Does the promoter stay in control of the company during PPIRP?

Yes. Under Section 54H the management of the corporate debtor continues to vest in the Board of Directors or partners — the "debtor-in-possession" model — subject to a duty to preserve value, with the resolution professional monitoring and verifying. This is the opposite of CIRP, where the interim resolution professional displaces management. However, under Section 54J the committee of creditors may, by a 66% vote, seek to vest management in the resolution professional where there has been fraud or gross mismanagement.

What is the swiss challenge mechanism in PPIRP?

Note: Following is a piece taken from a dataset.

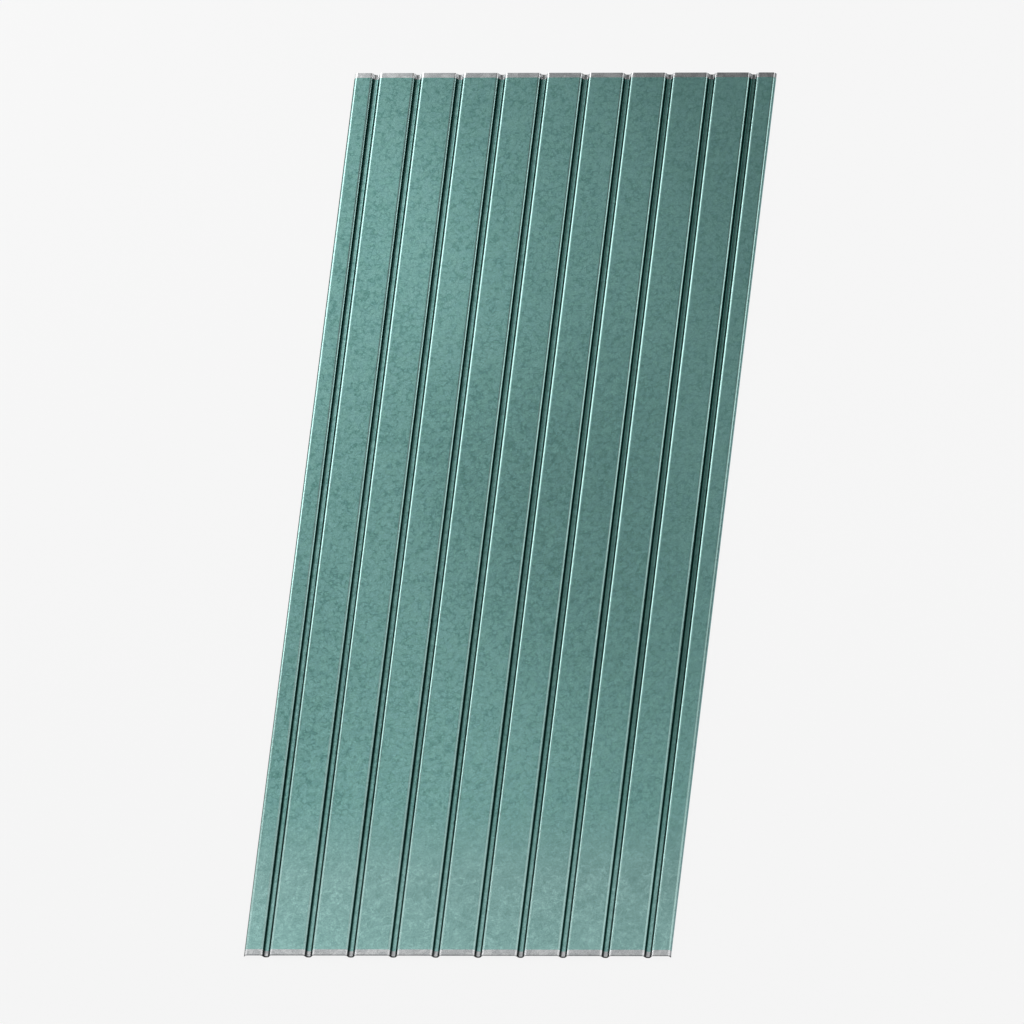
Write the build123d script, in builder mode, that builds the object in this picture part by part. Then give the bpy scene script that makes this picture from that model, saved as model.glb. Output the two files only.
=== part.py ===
from build123d import *
import math
import os

# Profiled steel sheet, roll-formed from one strip of coil: broad flat crowns with
# narrow flutes pressed down between them, and a turned-down lip on each long side.
# Millimetres. X runs across the sheet, Y along the flutes, +Z is the painted side.
# The origin is the middle of the sheet, in the plane that the flute floors rest on.

# Strip
sheet_length = 2500.0
sheet_thickness = 0.5

# Flutes, measured on the painted face
flute_count = 10
flute_pitch = 100.0
flute_depth = 8.0
wall_angle = 60.0  # from the plane of the sheet
shoulder_radius = 9.0  # bend from crown to wall
wall_flat = 0.3  # what the two bends leave flat of a wall
floor_flat = 2.5  # what the two bends leave flat of a floor

# Long sides, measured from the edge of the sheet to the middle of the nearest flute
left_margin = 52.5
right_margin = 54.5
lip_straight = 1.7  # what each lip has beyond its bend, which is a shoulder's bend

# Sizes and places that follow from the ones above. The floor's bends take what a shoulder's
# bend and the flat leave of each wall, so a flute is one flowing curve.
bend = math.radians(wall_angle)
wall_slope = flute_depth / math.sin(bend)
wall_run = flute_depth / math.tan(bend)
floor_radius = (wall_slope - wall_flat) / math.tan(bend / 2) - shoulder_radius
floor_width = floor_flat + 2 * floor_radius * math.tan(bend / 2)
lip_slope = shoulder_radius * math.tan(bend / 2) + lip_straight
lip_run = lip_slope * math.cos(bend)
sheet_width = left_margin + (flute_count - 1) * flute_pitch + right_margin
left_edge = -sheet_width / 2
right_edge = sheet_width / 2
floor_level = sheet_thickness
crown_level = floor_level + flute_depth
lip_level = crown_level - lip_slope * math.sin(bend)


def flute_corners(middle):
    """Corners of one flute's painted face, from its left shoulder to its right one."""
    floor_half = floor_width / 2
    mouth_half = floor_half + wall_run
    return [
        (middle - mouth_half, crown_level),
        (middle - floor_half, floor_level),
        (middle + floor_half, floor_level),
        (middle + mouth_half, crown_level),
    ]


# The painted face as one bent line, from the left lip's edge to the right lip's edge
flute_middles = [left_edge + left_margin + i * flute_pitch for i in range(flute_count)]
corners = [(left_edge, lip_level), (left_edge + lip_run, crown_level)]
radii = [shoulder_radius]
for flute_middle in flute_middles:
    corners += flute_corners(flute_middle)
    radii += [shoulder_radius, floor_radius, floor_radius, shoulder_radius]
corners += [(right_edge - lip_run, crown_level), (right_edge, lip_level)]
radii += [shoulder_radius]

# The strip's thickness lies behind the painted face, and the section is as long as the sheet
with BuildPart() as profiled_sheet:
    with BuildSketch(Plane.XZ) as section:
        with BuildLine():
            FilletPolyline(*corners, radius=radii)
            offset(amount=sheet_thickness, side=Side.RIGHT)
        make_face()
    extrude(amount=sheet_length / 2, both=True)

profiled_sheet.part.label = "profiled_sheet"

os.makedirs("parts", exist_ok=True)
export_step(profiled_sheet.part, "parts/profiled_sheet.step")
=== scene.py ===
import math

import bpy
from mathutils import Matrix, Vector


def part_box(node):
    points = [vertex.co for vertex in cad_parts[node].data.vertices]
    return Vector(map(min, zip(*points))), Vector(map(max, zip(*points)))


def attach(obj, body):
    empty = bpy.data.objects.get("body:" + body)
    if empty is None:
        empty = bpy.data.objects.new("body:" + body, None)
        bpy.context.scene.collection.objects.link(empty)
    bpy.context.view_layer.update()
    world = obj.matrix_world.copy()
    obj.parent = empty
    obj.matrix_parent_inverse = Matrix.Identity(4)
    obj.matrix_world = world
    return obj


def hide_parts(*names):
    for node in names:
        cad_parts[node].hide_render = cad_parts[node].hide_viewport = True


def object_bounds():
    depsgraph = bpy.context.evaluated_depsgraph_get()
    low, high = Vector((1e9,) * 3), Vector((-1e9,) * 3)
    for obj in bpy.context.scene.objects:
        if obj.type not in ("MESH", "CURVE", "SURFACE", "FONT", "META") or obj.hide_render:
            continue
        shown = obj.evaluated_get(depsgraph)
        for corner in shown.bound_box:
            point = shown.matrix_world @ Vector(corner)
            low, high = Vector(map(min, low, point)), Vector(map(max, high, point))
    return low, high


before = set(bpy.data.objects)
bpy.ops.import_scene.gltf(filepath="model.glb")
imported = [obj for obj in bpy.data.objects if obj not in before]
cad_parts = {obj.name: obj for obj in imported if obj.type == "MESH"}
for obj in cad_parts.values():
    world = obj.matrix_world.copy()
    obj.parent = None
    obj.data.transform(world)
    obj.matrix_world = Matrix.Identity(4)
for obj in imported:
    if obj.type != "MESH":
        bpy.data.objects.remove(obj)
cad_low, cad_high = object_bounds()

# The sheet: one strip of coil, roll-formed to broad flat crowns with ten narrow flutes
# between them and a turned-down lip on each long side. Hot-dip galvanised steel, with a
# clear green lacquer on its upper face that stops short of both cut ends.
millimetre = 0.001
sheet_node = "profiled_sheet"
sheet_low, sheet_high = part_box(sheet_node)
sheet_width = sheet_high.x - sheet_low.x
sheet_length = sheet_high.y - sheet_low.y
strip_thickness = 0.5 * millimetre
flute_count = 10
flute_pitch = 100 * millimetre
flute_depth = sheet_high.z - sheet_low.z - strip_thickness
wall_angle = math.radians(60)
shoulder_radius = 9 * millimetre
wall_flat = 0.3 * millimetre
floor_flat = 2.5 * millimetre
left_margin = 52.5 * millimetre
lip_straight = 1.7 * millimetre
far_bare_band = 13.5 * millimetre
near_bare_band = 17.5 * millimetre
length_divisions = 19
bend_facets = 16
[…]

Under Section 54K, if the committee of creditors does not approve the debtor's base resolution plan, or if that plan impairs operational creditors' claims, the resolution professional invites competing resolution plans. These bid against the base plan in a swiss challenge, and a competing plan can displace the base plan only if it is significantly better. The promoter who submitted the base plan generally gets a final right to match the winning bid, provided it is Section 29A-eligible.

What is the time-limit for completing a PPIRP?

Section 54D requires the entire PPIRP to be completed within 120 days of the commencement date, with the approved resolution plan submitted to the Adjudicating Authority within 90 days. If no plan is approved within 90 days, the resolution professional must file for termination on the ninety-first day. This is far tighter than CIRP's 180-day timeline, extendable to a 330-day outer limit.

How does Section 11A resolve a conflict between a pending CIRP and a PPIRP application?

Section 11A sequences the two. If a Section 54C (PPIRP) application is pending alone, or is filed within 14 days of a pending CIRP application under Sections 7, 9 or 10, the Adjudicating Authority disposes of the PPIRP application first. But if the PPIRP application is filed more than 14 days after the CIRP petition, the CIRP application takes priority. The rule prevents a last-minute pre-pack from stalling a creditor-initiated CIRP.